_Goal of the exercise_.
Copy out every line of the data exactly.

^^^^

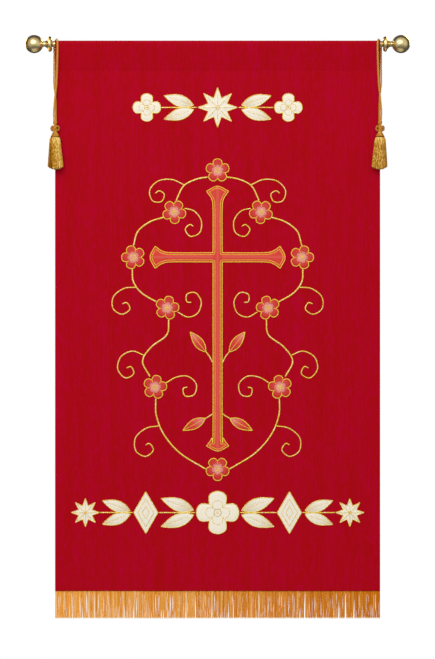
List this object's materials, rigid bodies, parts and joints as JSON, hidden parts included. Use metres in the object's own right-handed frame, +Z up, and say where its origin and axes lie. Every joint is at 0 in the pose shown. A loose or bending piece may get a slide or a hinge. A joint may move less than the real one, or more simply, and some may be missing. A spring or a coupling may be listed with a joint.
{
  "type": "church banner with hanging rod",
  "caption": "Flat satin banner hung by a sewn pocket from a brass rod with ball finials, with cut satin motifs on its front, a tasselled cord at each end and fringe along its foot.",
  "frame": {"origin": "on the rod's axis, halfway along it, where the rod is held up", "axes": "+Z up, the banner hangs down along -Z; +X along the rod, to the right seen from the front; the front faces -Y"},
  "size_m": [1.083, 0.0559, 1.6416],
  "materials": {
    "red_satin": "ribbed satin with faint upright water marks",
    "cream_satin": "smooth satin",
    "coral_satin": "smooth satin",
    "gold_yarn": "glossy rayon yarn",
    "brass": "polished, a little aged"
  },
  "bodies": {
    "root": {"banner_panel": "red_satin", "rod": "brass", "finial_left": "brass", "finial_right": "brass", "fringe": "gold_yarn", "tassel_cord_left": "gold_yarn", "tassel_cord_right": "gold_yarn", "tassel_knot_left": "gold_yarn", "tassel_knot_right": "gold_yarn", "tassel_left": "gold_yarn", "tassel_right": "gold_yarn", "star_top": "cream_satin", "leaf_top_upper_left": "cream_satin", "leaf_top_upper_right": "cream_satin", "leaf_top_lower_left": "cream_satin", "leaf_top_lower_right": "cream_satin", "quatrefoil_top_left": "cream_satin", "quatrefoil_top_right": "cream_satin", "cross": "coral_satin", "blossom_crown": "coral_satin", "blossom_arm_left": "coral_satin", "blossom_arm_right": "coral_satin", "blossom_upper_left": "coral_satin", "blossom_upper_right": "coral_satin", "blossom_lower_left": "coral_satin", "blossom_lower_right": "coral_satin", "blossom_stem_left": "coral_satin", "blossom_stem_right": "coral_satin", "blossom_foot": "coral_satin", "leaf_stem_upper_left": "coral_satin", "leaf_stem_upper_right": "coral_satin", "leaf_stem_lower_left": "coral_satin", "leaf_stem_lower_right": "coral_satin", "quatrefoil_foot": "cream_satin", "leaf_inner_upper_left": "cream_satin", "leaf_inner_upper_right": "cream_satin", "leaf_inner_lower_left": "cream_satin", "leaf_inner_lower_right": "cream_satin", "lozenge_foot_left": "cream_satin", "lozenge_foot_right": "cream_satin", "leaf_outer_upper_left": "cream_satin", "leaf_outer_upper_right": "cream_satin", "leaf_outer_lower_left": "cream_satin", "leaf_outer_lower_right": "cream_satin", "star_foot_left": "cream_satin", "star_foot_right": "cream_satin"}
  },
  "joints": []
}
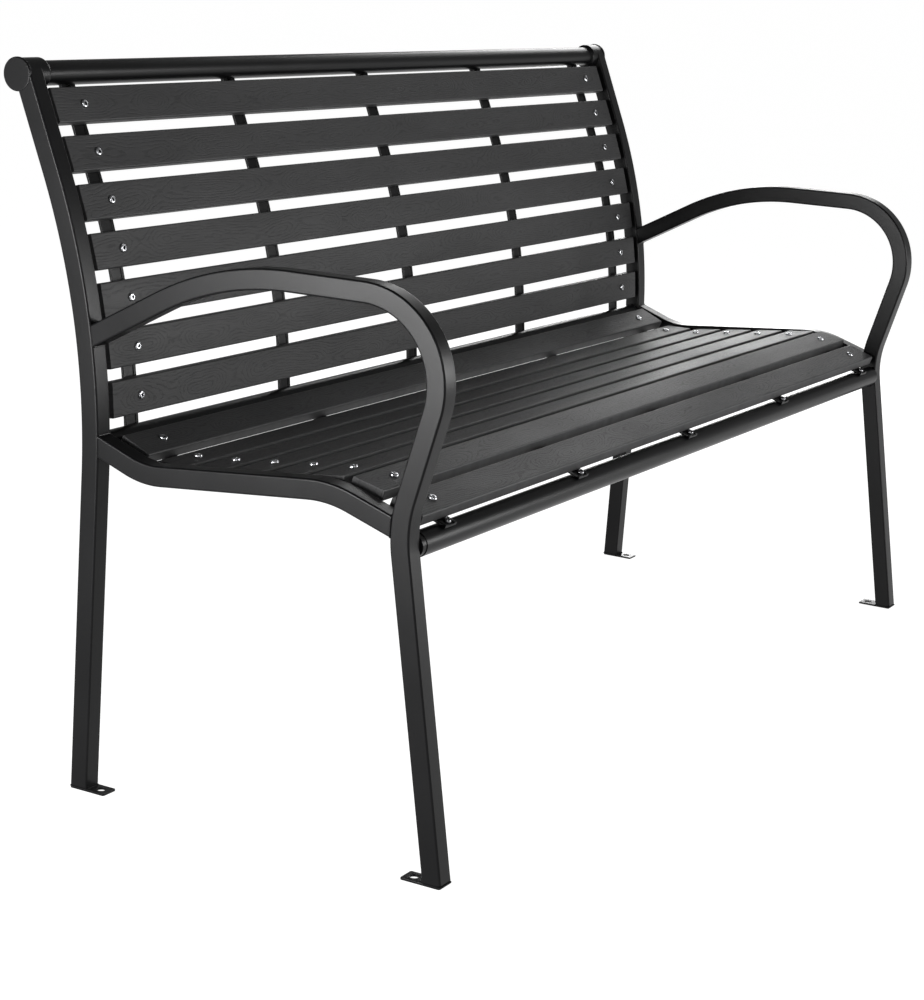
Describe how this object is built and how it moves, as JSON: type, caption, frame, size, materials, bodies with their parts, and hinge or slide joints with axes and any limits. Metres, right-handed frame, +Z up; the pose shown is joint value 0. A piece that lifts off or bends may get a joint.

^^^^

_Answer to this exercise_.
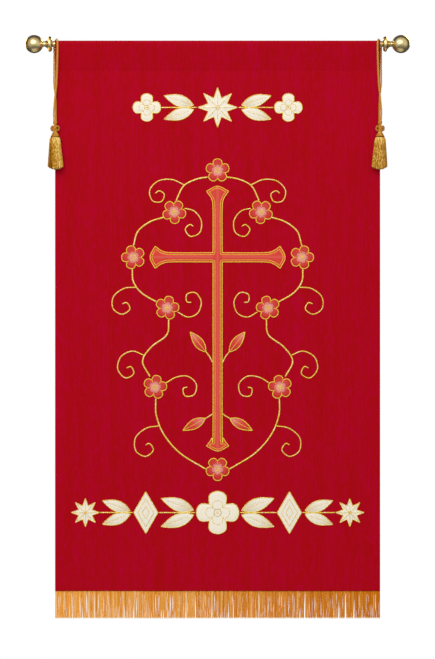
List this object's materials, rigid bodies, parts and joints as JSON, hidden parts included. Use metres in the object's own right-handed frame, +Z up, and say where its origin and axes lie. Every joint is at 0 in the pose shown. A loose or bending piece may get a slide or a hinge. A joint may move less than the real one, or more simply, and some may be missing. A spring or a coupling may be listed with a joint.
{
  "type": "church banner with hanging rod",
  "caption": "Flat satin banner hung by a sewn pocket from a brass rod with ball finials, with cut satin motifs on its front, a tasselled cord at each end and fringe along its foot.",
  "frame": {"origin": "on the rod's axis, halfway along it, where the rod is held up", "axes": "+Z up, the banner hangs down along -Z; +X along the rod, to the right seen from the front; the front faces -Y"},
  "size_m": [1.083, 0.0559, 1.6416],
  "materials": {
    "red_satin": "ribbed satin with faint upright water marks",
    "cream_satin": "smooth satin",
    "coral_satin": "smooth satin",
    "gold_yarn": "glossy rayon yarn",
    "brass": "polished, a little aged"
  },
  "bodies": {
    "root": {"banner_panel": "red_satin", "rod": "brass", "finial_left": "brass", "finial_right": "brass", "fringe": "gold_yarn", "tassel_cord_left": "gold_yarn", "tassel_cord_right": "gold_yarn", "tassel_knot_left": "gold_yarn", "tassel_knot_right": "gold_yarn", "tassel_left": "gold_yarn", "tassel_right": "gold_yarn", "star_top": "cream_satin", "leaf_top_upper_left": "cream_satin", "leaf_top_upper_right": "cream_satin", "leaf_top_lower_left": "cream_satin", "leaf_top_lower_right": "cream_satin", "quatrefoil_top_left": "cream_satin", "quatrefoil_top_right": "cream_satin", "cross": "coral_satin", "blossom_crown": "coral_satin", "blossom_arm_left": "coral_satin", "blossom_arm_right": "coral_satin", "blossom_upper_left": "coral_satin", "blossom_upper_right": "coral_satin", "blossom_lower_left": "coral_satin", "blossom_lower_right": "coral_satin", "blossom_stem_left": "coral_satin", "blossom_stem_right": "coral_satin", "blossom_foot": "coral_satin", "leaf_stem_upper_left": "coral_satin", "leaf_stem_upper_right": "coral_satin", "leaf_stem_lower_left": "coral_satin", "leaf_stem_lower_right": "coral_satin", "quatrefoil_foot": "cream_satin", "leaf_inner_upper_left": "cream_satin", "leaf_inner_upper_right": "cream_satin", "leaf_inner_lower_left": "cream_satin", "leaf_inner_lower_right": "cream_satin", "lozenge_foot_left": "cream_satin", "lozenge_foot_right": "cream_satin", "leaf_outer_upper_left": "cream_satin", "leaf_outer_upper_right": "cream_satin", "leaf_outer_lower_left": "cream_satin", "leaf_outer_lower_right": "cream_satin", "star_foot_left": "cream_satin", "star_foot_right": "cream_satin"}
  },
  "joints": []
}
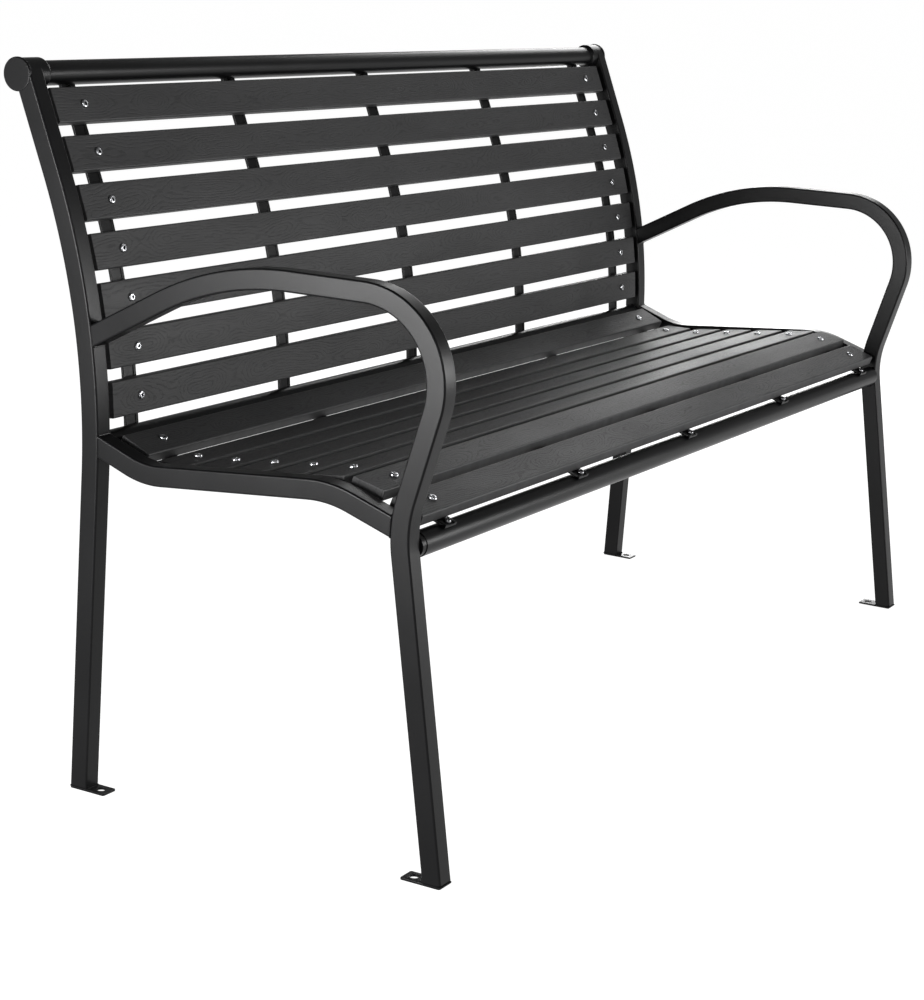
Describe how this object is built and how it moves, as JSON: type, caption, frame, size, materials, bodies with their parts, and hinge or slide joints with axes and any limits. Metres, right-handed frame, +Z up; the pose shown is joint value 0. A piece that lifts off or bends may get a joint.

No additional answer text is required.